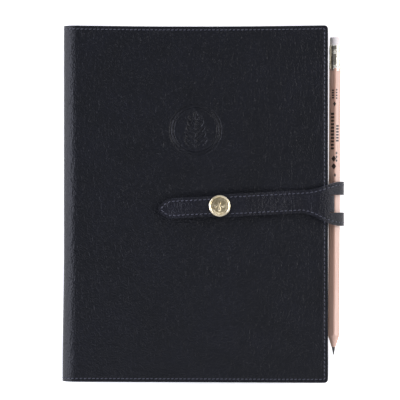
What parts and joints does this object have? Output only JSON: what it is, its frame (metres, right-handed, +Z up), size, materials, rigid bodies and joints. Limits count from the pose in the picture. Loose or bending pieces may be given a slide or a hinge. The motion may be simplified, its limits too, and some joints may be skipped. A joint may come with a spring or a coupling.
{
  "type": "leather notebook cover",
  "caption": "Closed dark leather notebook cover with a rounded spine, stitched edges, a paper refill, a snapped strap that forks round a pencil, and the pencil itself.",
  "frame": {"origin": "centre of the whole object's footprint, at the underside of the sewn strap end", "axes": "+X from the spine to the fore edge and the pencil, +Y along the spine to the head of the pages, +Z up through the closed cover's thickness, out of its front"},
  "size_m": [0.1716, 0.217, 0.0265],
  "materials": {
    "leather": "semi-matte pebbled, dyed very dark navy",
    "lining": "matte suede side of a thin dark split",
    "thread": "waxed black polyester thread",
    "card": "uncoated dark grey card",
    "binding": "glued book muslin",
    "pages": "uncoated ivory writing paper",
    "snap_brass": "lightly antiqued pale brass",
    "spring_steel": "bright drawn wire",
    "pencil_wood": "clear-lacquered pale cedar",
    "graphite": "pointed graphite",
    "ferrule": "pale gold anodised and rolled",
    "eraser": "soft white, slightly dusty"
  },
  "bodies": {
    "back": {"back_leather": "leather", "back_lining": "lining", "back_pocket_flap": "lining", "back_seam_thread": "thread", "refill_back_card": "card", "refill_binding": "binding", "signature_01": "pages", "signature_02": "pages", "signature_03": "pages", "signature_04": "pages", "signature_05": "pages", "signature_06": "pages", "signature_07": "pages", "signature_08": "pages", "strap_base_face": "leather", "strap_base_backing": "leather", "strap_base_thread": "thread"},
    "spine": {"spine_leather": "leather", "spine_lining": "lining", "spine_seam_thread": "thread", "refill_spine_card": "card"},
    "front": {"front_leather": "leather", "front_lining": "lining", "front_pocket_flap": "lining", "front_seam_thread": "thread", "refill_front_card": "card", "snap_stud": "snap_brass", "snap_rivet": "snap_brass"},
    "leaves": {"signature_09": "pages", "signature_10": "pages"},
    "tongue": {"strap_tongue_face": "leather", "strap_tongue_backing": "leather", "strap_tongue_thread": "thread", "snap_cap": "snap_brass", "snap_socket": "snap_brass", "snap_spring": "spring_steel"},
    "pencil": {"pencil_barrel": "pencil_wood", "pencil_lead": "graphite", "pencil_ferrule": "ferrule", "pencil_eraser": "eraser"}
  },
  "joints": [
    {"name": "spine_fold", "type": "hinge", "parent": "back", "child": "spine", "pos_m": [-0.08377, 0, 0.00403], "axis": [0, -1, 0], "range_deg": [0, 90]},
    {"name": "cover_fold", "type": "hinge", "parent": "spine", "child": "front", "pos_m": [-0.08377, 0, 0.01837], "axis": [0, -1, 0], "range_deg": [0, 90]},
    {"name": "leaves_turn", "type": "hinge", "parent": "back", "child": "leaves", "pos_m": [-0.07965, 0, 0.01517], "axis": [0, -1, 0], "range_deg": [0, 175]},
    {"name": "strap_lift", "type": "hinge", "parent": "back", "child": "tongue", "pos_m": [0.0757, 0, 0.0227], "axis": [0, 1, 0], "range_deg": [0, 170]},
    {"name": "pencil_slide", "type": "slide", "parent": "back", "child": "pencil", "axis": [0.0052, 1, 0], "range_m": [0, 0.11]}
  ],
  "couplings": [
    {"joint": "spine_fold", "follows": "cover_fold", "ratio": 1},
    {"joint": "leaves_turn", "follows": "cover_fold", "ratio": 1.9}
  ]
}
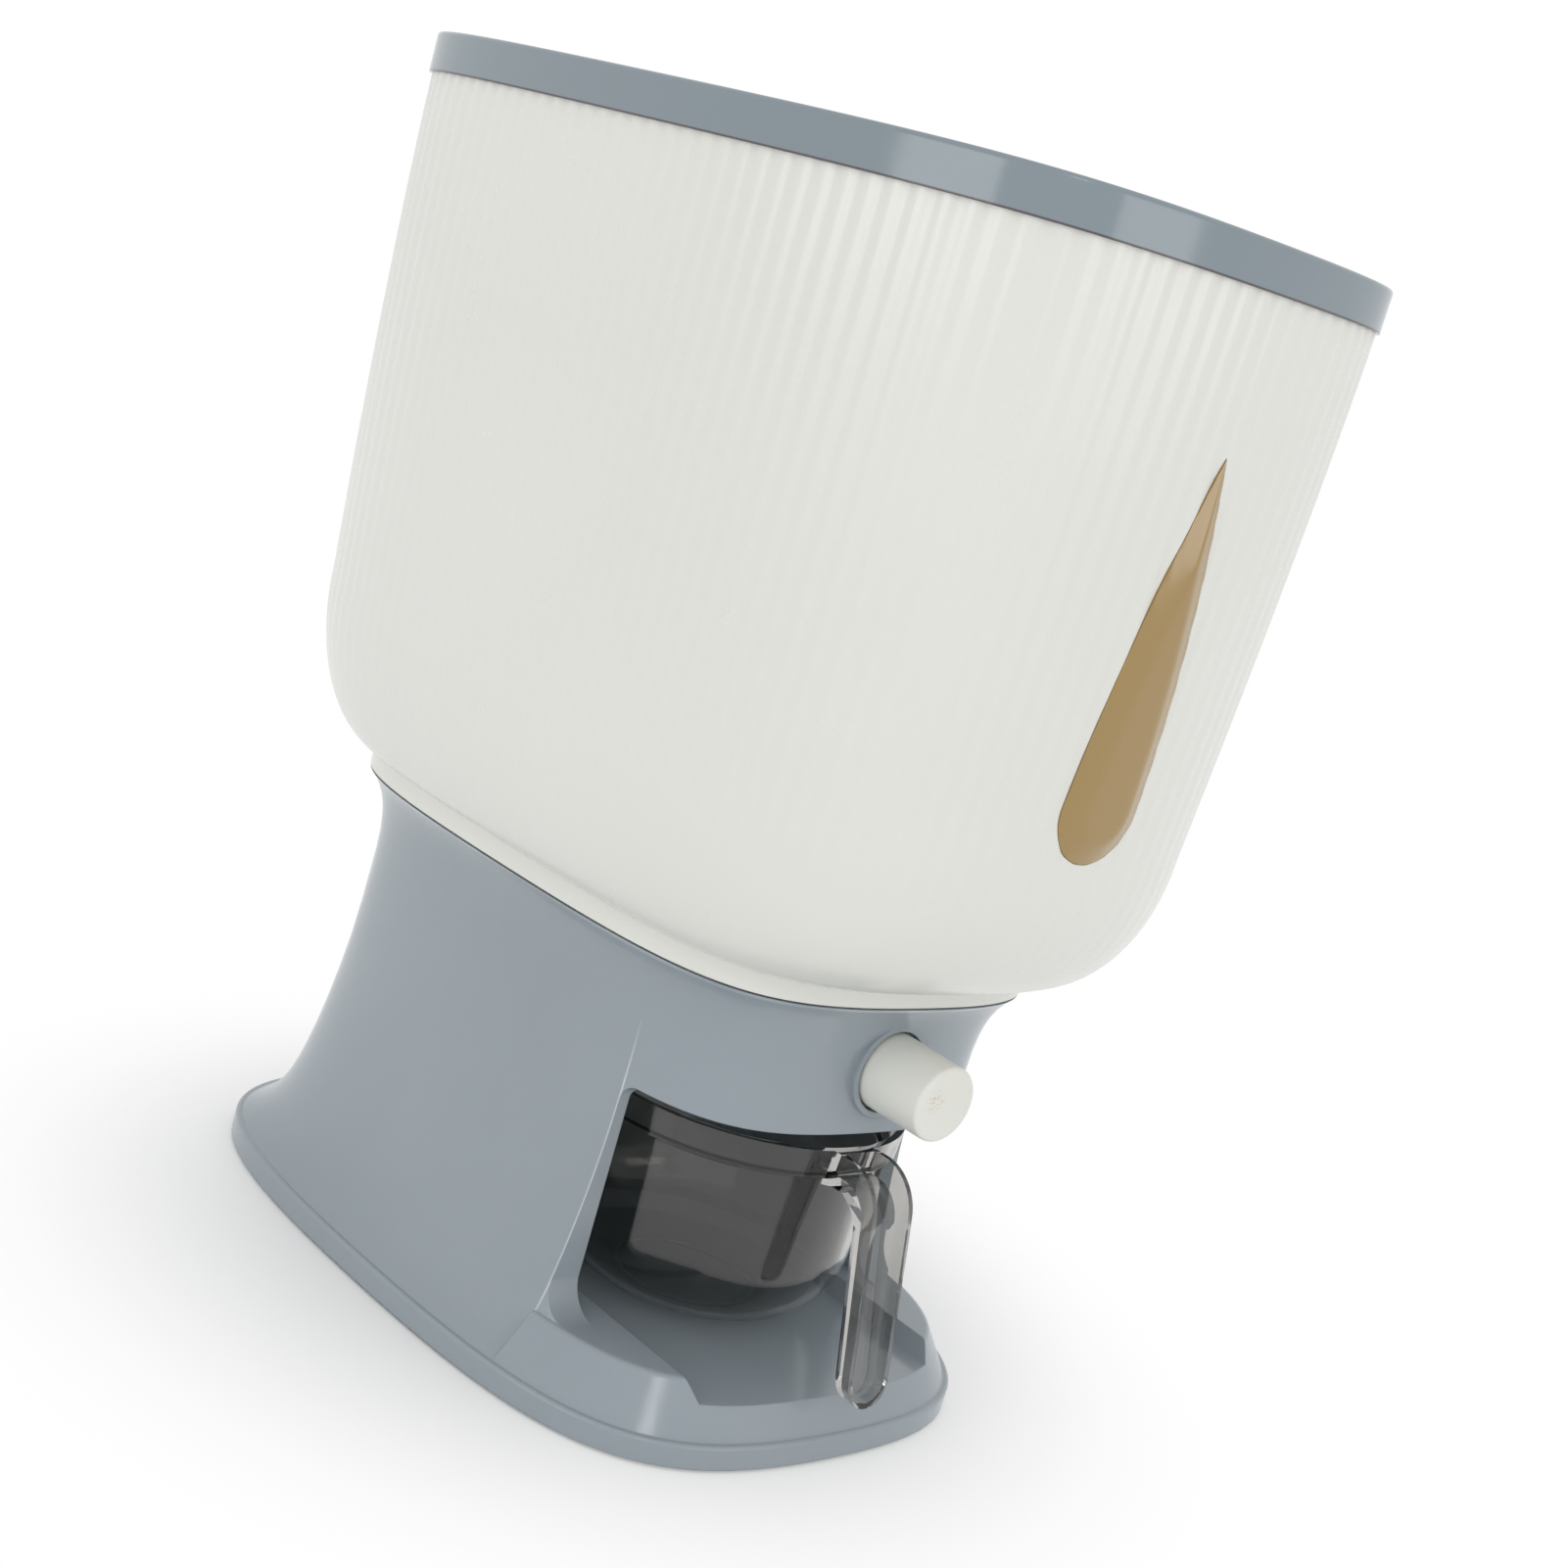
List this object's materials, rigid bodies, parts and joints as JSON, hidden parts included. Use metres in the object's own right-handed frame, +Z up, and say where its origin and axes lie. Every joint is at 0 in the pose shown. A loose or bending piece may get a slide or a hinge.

--------------------------------------------------

■ **WHAT YOU NEED TO DO**
Using the listing above, state the number of lines that hold "this", with no other text.

■ **FINAL ANSWER**
2